Dei suoi articoli, più che la tecnica, come tutti sanno era straordinario il contenuto. E delle migliaia che ha pubblicato nella sua vita, quelli a cui era più affezionato erano i reportages dalla guerra di Finlandia e dalla Norvegia invasa dai tedeschi. Di più, quello che considerava il numero uno era il racconto dell'occupazione di Oslo da parte della Wermacht. Il pezzo parla di una città deserta e innevata, di un tramonto grigio, di un'atmosfera cupa. In questo scenario, Montanelli vede comparire in fondo alla via principale un funerale.

E descrive - soffermandosi sui dettagli dei paramenti della carrozza, sul pianto dei parenti, sui pizzi neri delle donne e persino sui ricordini fumanti rilasciati dai cavalli da tiro - quest'umanità nordica che sfila davanti al nostro attonito reporter e accompagna la bara del caro estinto nell'ultimo viaggio.

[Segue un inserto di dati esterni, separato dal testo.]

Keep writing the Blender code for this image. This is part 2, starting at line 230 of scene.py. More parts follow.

Poi, folgorante, la frase finale in cui tutta la storia di quell'operazione bellica è racchiusa: «Questo è l'unico morto che ho visto a Oslo il primo giorno dell'invasione tedesca».

Un po' d'ombreggiatura
Poiché un ritratto così - se letto da Indro - finirebbe in coriandoli, è bene aggiungere un po' d'ombreggiatura per pareggiare la melassa. Montanelli aveva un difetto su tutti, incredibile e umano: era geloso. Geloso del proprio mito, geloso della propria leadership, timoroso che qualcuno potesse intaccarla. Sembra impossibile, ma è così. In quegli anni un suo collaboratore, Cesare Marchi, stava ottenendo un notevole successo personale.

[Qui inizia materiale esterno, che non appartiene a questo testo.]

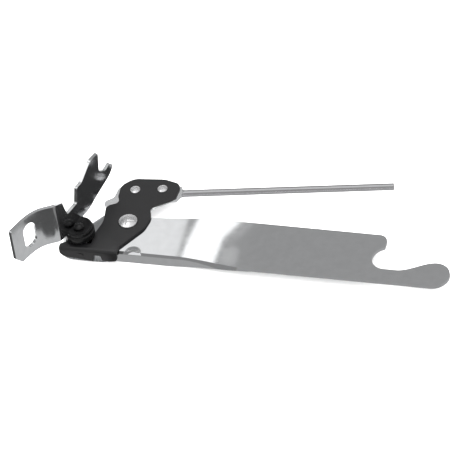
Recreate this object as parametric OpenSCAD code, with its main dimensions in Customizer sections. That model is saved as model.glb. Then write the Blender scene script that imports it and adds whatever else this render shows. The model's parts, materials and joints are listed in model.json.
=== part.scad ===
// Manual can opener: a flat lower handle with a bottle hook and a toothed feed wheel, and a
// black head plate with a fixed blade and a rod handle, hinged together on one large rivet.
// Origin: the middle of the footprint, on the surface that the opener lies on. X runs along
// the lower handle to the hook, Z is up along the feed shaft. Drawn closed, with the blade
// beside the feed wheel. Each piece is drawn about the hinge axis, with its Z measured from
// the top face of the lower handle, and then moved to its place.

/* [Lower handle] */
// Thickness of the lower handle's sheet
handle_t = 1.5; // [1.2:0.1:2]
// Rear edge of the grip, from the hinge axis
grip_rear = 7.3; // [6.5:0.1:9]
// Front edge of the grip, from the hinge axis
grip_front = 20.9; // [19:0.1:23]
// Distance from the hinge axis to the far end of the hook
reach = 150.4; // [140:0.2:170]
// Radius of the bottle hook's opening
hook_r = 6.7; // [6:0.1:7.2]
// Radius of the lobe below the hook
lobe_r = 7.2; // [6.8:0.1:7.6]
// Depth of the turned-down front edge, measured from the top face
flange_depth = 6.8; // [5.5:0.1:8]
// Outer face of the turned-down front edge, from the hinge axis
flange_front = 17.5; // [17:0.1:17.7]

/* [Head plate] */
// Thickness of the black head plate
head_t = 1.1; // [0.8:0.1:1.3]
// Outer face of the head plate's turned-down edge, from the hinge axis
head_front = 20; // [20:0.1:21]
// Thickness of the backing plate behind the head plate
backing_t = 1.56; // [1.2:0.02:1.8]
// Thickness of the blade
blade_t = 1; // [0.8:0.1:1]

/* [Rod handle] */
// Diameter of the rod
rod_d = 3.2; // [2.8:0.1:3.6]
// Distance from the first handle rivet to the end of the rod
rod_reach = 115; // [90:1:130]
// Angle between the rod and the lower handle when closed
rod_angle = 10; // [8:0.5:14]
// Width of the flattened end of the rod
tang_w = 7; // [5.5:0.1:8]
// Thickness of the flattened end of the rod
tang_t = 1.3; // [1:0.1:1.6]

/* [Hinge] */
// Diameter of the hinge rivet's shank
pivot_d = 5; // [4:0.1:6]
// Diameter of the hinge rivet's head
pivot_head_d = 8.3; // [7.5:0.1:9]
// Diameter of the handle rivets' heads
small_head_d = 4.4; // [3.8:0.1:5]

/* [Feed drive] */
// Feed shaft's place along the handle, towards the head
shaft_x = 19; // [18.5:0.1:20]
// Feed shaft's place towards the front edge
shaft_y = 11; // [10.5:0.1:11.2]
// Diameter of the feed shaft in its bush
shaft_d = 5; // [4.4:0.1:5.4]
// Diameter of the black hub below the key
hub_d = 13.6; // [12:0.1:14]
// Number of teeth on the feed wheel
tooth_count = 15; // [12:1:20]
// Diameter of the feed wheel over its teeth
wheel_d = 10.8; // [10:0.1:11]
// Thickness of the feed wheel
wheel_t = 3.1; // [2.4:0.1:3.3]

/* [Turn key] */
// Thickness of the key's sheet
key_t = 1.6; // [1.2:0.1:2]
// Height of the key's wings
wing_h = 21.6; // [18:0.1:24]
// Width of the oval hole in the curved wing
eye_w = 7; // [5:0.1:8]
// Height of the oval hole in the curved wing
eye_h = 13.5; // [10:0.1:15]

/* [Hidden] */
$fn = 72;
// Steps in each rounded corner of an outline
corner_steps = 6;
// Small overrun that makes a cut pass right through
over = 1;
// Clearance between faces that slide on each other
slide_gap = 0.06;
// Radial running clearance of a pin in its hole
run_gap = 0.05;
ground = -flange_depth;

// Head stack, from the lower handle's top face upwards
head_z = slide_gap;
head_top = head_z + head_t;
backing_z = head_z - backing_t;
tang_z = backing_z - tang_t;
rod_z = tang_z + tang_t / 2;
flange_inner = head_front - head_t;

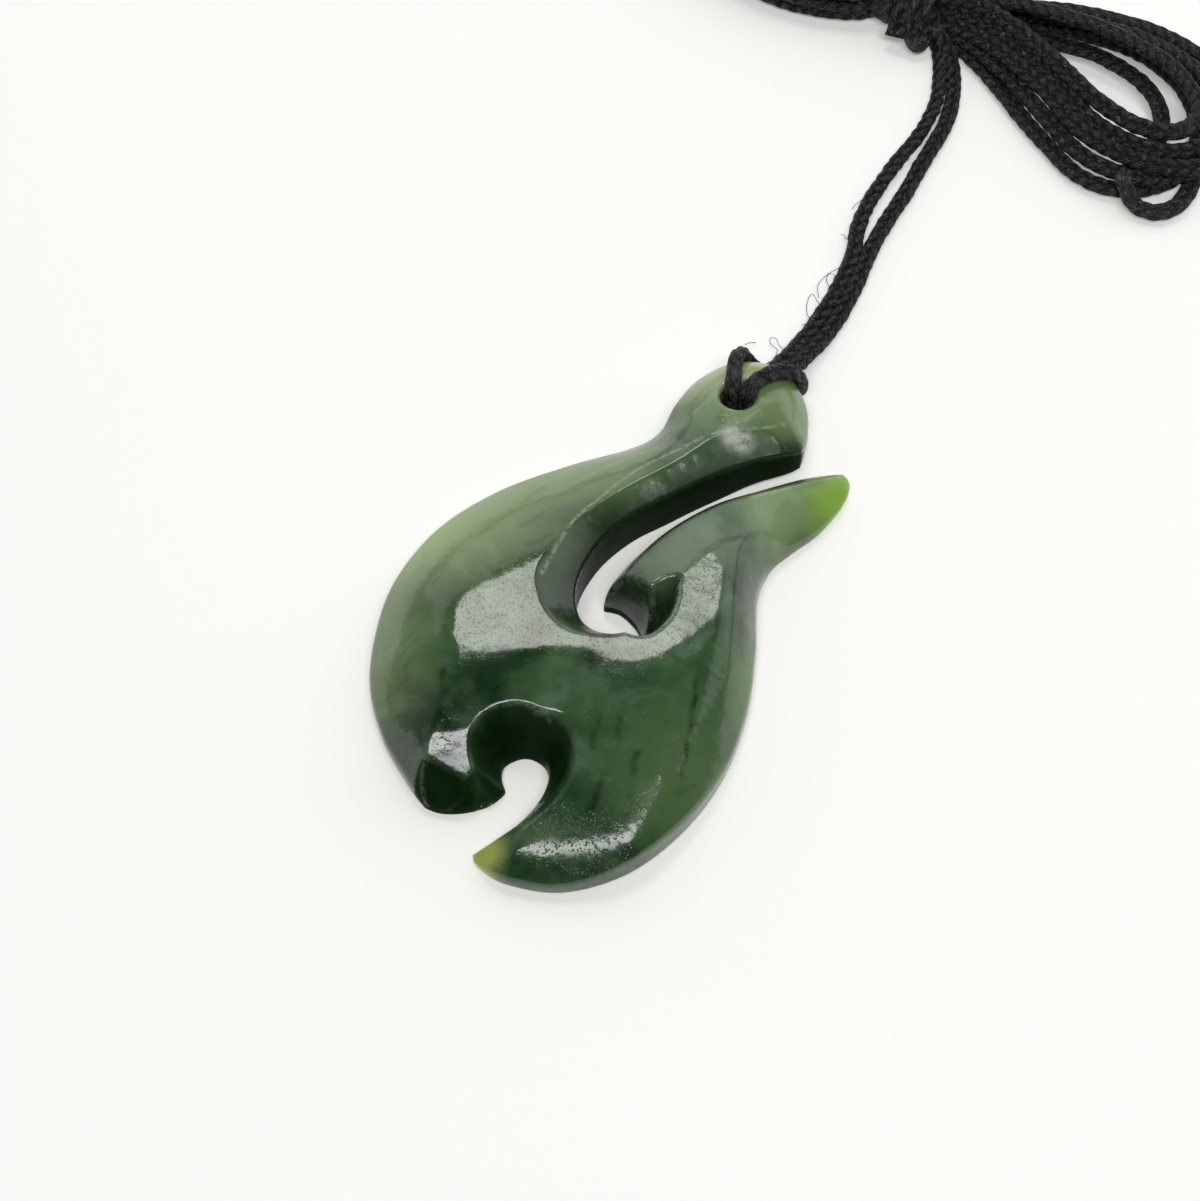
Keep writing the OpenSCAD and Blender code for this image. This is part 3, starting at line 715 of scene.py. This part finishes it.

Era un ottimo giornalista e aveva scoperto il filone della lingua italiana divulgata al popolo. Aveva scritto libri, veniva invitato in Tv e riceveva molte lettere di apprezzamento. Un giorno la sua rubrica scomparve dalla prima pagina del «Giornale» e ricomparve in seconda. Nessuno si spiegò mai la retrocessione, e Cesare Marchi ne soffrì. Ma sembra che il Grande Vecchio in persona l'avesse decisa per gelosìa.

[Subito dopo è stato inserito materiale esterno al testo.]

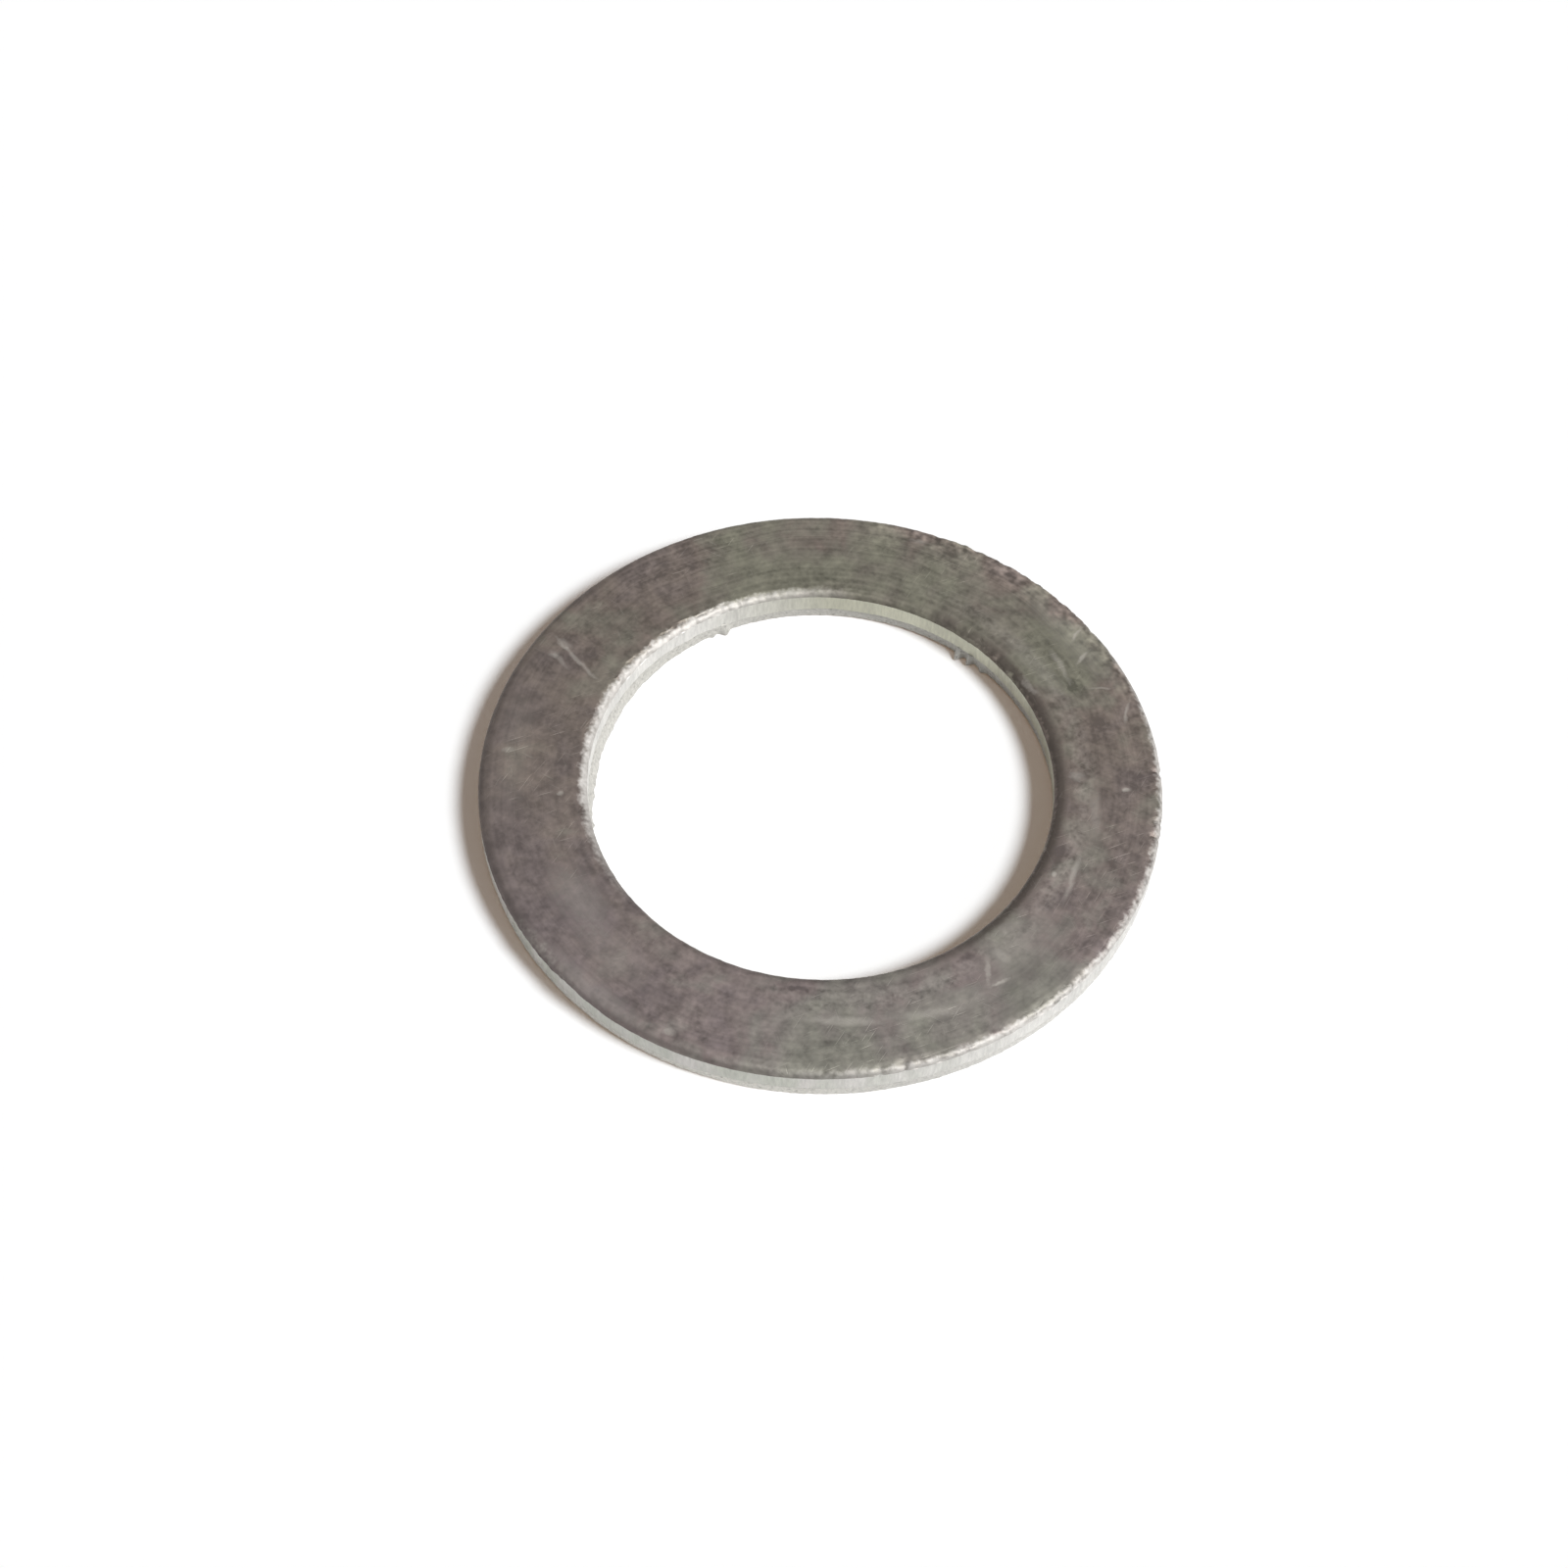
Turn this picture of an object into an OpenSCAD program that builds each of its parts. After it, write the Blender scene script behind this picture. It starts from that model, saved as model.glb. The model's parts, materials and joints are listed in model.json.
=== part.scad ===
// Flat sealing ring for an injector nozzle, blanked in one stroke from soft aluminium strip.
// One die cuts the rim and the hole from the same side. So both walls are alike from top to
// bottom: an edge that the shear rolls over, a smooth land, and a torn part that leans back.
// The lower face lies on Z = 0, with the origin on the axis of the hole and +Z up the hole.

/* [Ring] */
// Diameter of the hole, which slips over the body of the nozzle
bore_d = 15; // [8:0.1:17.5]
// Outside diameter of the ring
rim_d = 22; // [19.5:0.1:40]
// Thickness of the strip that the ring is cut from
strip_t = 1.25; // [1:0.05:3]

/* [Sheared walls] */
// How far the rolled-over edge reaches in across the upper face
roll_w = 0.32; // [0.26:0.01:0.45]
// How far the rolled-over edge reaches down the wall
roll_h = 0.2; // [0.1:0.01:0.24]
// Height of the smooth land that the shear leaves under the rolled edge
land_h = 0.55; // [0.3:0.05:0.6]
// How far the torn part of the wall has leaned back from the land at the lower face
tear_lean = 0.08; // [0.02:0.01:0.12]
// Radius that tumbling leaves on the lower edges, where the burr was
tumble_r = 0.06; // [0.02:0.01:0.08]

/* [Hidden] */
bore_r = bore_d / 2;
rim_r = rim_d / 2;
// Radius of the arc that leaves the upper face smoothly and meets the wall roll_h below it
roll_r = (roll_w * roll_w + roll_h * roll_h) / (2 * roll_h);
// Height of the torn part of the wall, which is what the roll and the land leave of the strip
tear_h = strip_t - roll_h - land_h;
// Angle of the torn part from upright
tear_angle = atan(tear_lean / tear_h);
// Centre of the tumbled edge, a radius in from the lower face and from the torn wall
tumble_x = -tear_lean - tumble_r * tan(45 - tear_angle / 2);
// Reach of a cut past the material that it is taken from
clear = 1;
// Segments of the ring and of the small arcs in its section
ring_fn = 240;
arc_fn = 96;

// What the shear rolls off the upper corner of a wall. The corner is at the origin, with the
// wall going down from it and the face going back from it along -X.
module rolled_corner() {
    translate([-roll_w, -roll_r])
        difference() {
            square([roll_w + clear, roll_r + clear]);
            circle(r = roll_r, $fn = arc_fn);
        }
}

// What the tear takes off the lower part of a wall. The wall's lower corner is at the origin.
module torn_wall() {
    polygon([[0, tear_h], [-tear_lean, 0], [-tear_lean, -clear], [clear, -clear], [clear, tear_h]]);
}

// What tumbling takes off the lower edge, where the torn wall meets the lower face
module tumbled_edge() {
    translate([tumble_x, tumble_r])
        difference() {
            polygon([
                [0, 0],
                [0, -tumble_r - clear],
                [clear, -tumble_r - clear],
                [clear * cos(tear_angle), -clear * sin(tear_angle)]
            ]);
            circle(r = tumble_r, $fn = arc_fn);
        }
}

// Everything that one sheared wall lacks of a square corner, with its lower corner at the origin
module sheared_edge() {
    translate([0, strip_t]) rolled_corner();
    torn_wall();
    tumbled_edge();
}

// Half of the ring cut through its axis, with the radius along X and the height along Y
module half_section() {
    difference() {
        translate([bore_r, 0]) square([rim_r - bore_r, strip_t]);
        translate([rim_r, 0]) sheared_edge();
        translate([bore_r, 0]) mirror([1, 0]) sheared_edge();
    }
}

// The whole ring, which is one piece of aluminium
module gasket_ring() {
    color("#7e766f")
        rotate_extrude($fn = ring_fn)
            half_section();
}

gasket_ring();
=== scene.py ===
import json
import math

import bpy
import numpy as np
from mathutils import Matrix, Vector, noise


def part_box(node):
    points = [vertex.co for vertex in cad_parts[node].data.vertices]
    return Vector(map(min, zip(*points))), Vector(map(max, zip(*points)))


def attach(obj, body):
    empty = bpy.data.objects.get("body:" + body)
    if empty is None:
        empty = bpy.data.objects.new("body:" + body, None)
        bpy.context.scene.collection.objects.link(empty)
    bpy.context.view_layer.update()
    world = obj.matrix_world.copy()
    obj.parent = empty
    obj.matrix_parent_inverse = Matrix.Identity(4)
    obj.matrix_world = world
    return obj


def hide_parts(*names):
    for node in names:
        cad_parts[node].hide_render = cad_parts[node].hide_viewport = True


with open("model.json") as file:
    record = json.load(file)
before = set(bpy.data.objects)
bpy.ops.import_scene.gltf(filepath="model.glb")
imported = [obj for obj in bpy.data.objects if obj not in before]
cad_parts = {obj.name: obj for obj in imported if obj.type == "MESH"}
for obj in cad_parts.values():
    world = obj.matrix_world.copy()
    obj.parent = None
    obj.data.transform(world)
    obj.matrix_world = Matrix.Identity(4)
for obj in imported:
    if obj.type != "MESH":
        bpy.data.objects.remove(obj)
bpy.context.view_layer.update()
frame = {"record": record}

# The ring itself: one blank of soft aluminium strip. A compound die shears the rim and the hole
# in one stroke, which rolls the upper edges over, burnishes a land below them and then tears the
# rest, so that the foot of both walls leans back and is rough. Tumbling rounds the lower edges.

# Sizes are in mm. The thickness of the strip and the two radii come from the frame.
MM = 0.001
low_corner, high_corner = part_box("gasket_ring")
STRIP = high_corner.z / MM
RIM_R = min(high_corner.x, high_corner.y, -low_corner.x, -low_corner.y) / MM
BORE_R = next(
    mount["dims"]["r_mm"] for mount in frame["record"]["mounts"] if mount["name"] == "nozzle_bore"
)
# How many steps the mesh takes round the ring
AROUND = 960
# How far the rolled-over edge reaches in across the face and down the wall, and the narrowest and
# widest that it gets
ROLL_W, ROLL_H = 0.30, 0.19
ROLL_W_LIMITS = (0.15, 0.52)
# Height of the land under it
LAND_H = 0.60
# How far the torn part stands back from the land at its top and at its foot, and the height of the
# ledge between it and the land
TEAR_STEP, TEAR_LEAN = 0.02, 0.055
LEDGE_H = 0.01
# Radius of the tumbled lower edges
TUMBLE_R = 0.06
# How deep the surface of each finish is pitted, and the size of its pits along the ring and down it
PITS = {
    "face": (0.003, 0.9, 0.9),
    "roll": (0.016, 0.24, 0.24),
    "land": (0.012, 0.22, 0.9),
    "torn": (0.030, 0.16, 0.16),
}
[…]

Quando s'inventò una notizia
Una volta, persino lui, s'inventò una notizia. Fu durante il fascismo, quando scrisse sul Corriere della Sera che giovani e baldanzosi ciclisti del partito, durante una manifestazione in campagna, avevano abbandonato le biciclette e s'erano messi a falciare il grano con i contadini. Ricordò lui: «Successe il finimondo. La storia, totalmente fasulla, piacque talmente a Starace che spedì un telegramma di congratulazioni al capo della centuria italiana. Di fronte alla prospettiva di una medaglia non fu difficile convincere il responsabile della centuria a far finta che l'episodio fosse realmente avvenuto». D'accordo, ma c'era un problema: Nino Nutrizio, che seguiva il corteo per il Popolo d'Italia, fu rivoltato come un calzino dal suo direttore per aver bucato la notizia. E non gli parlò più per sei mesi.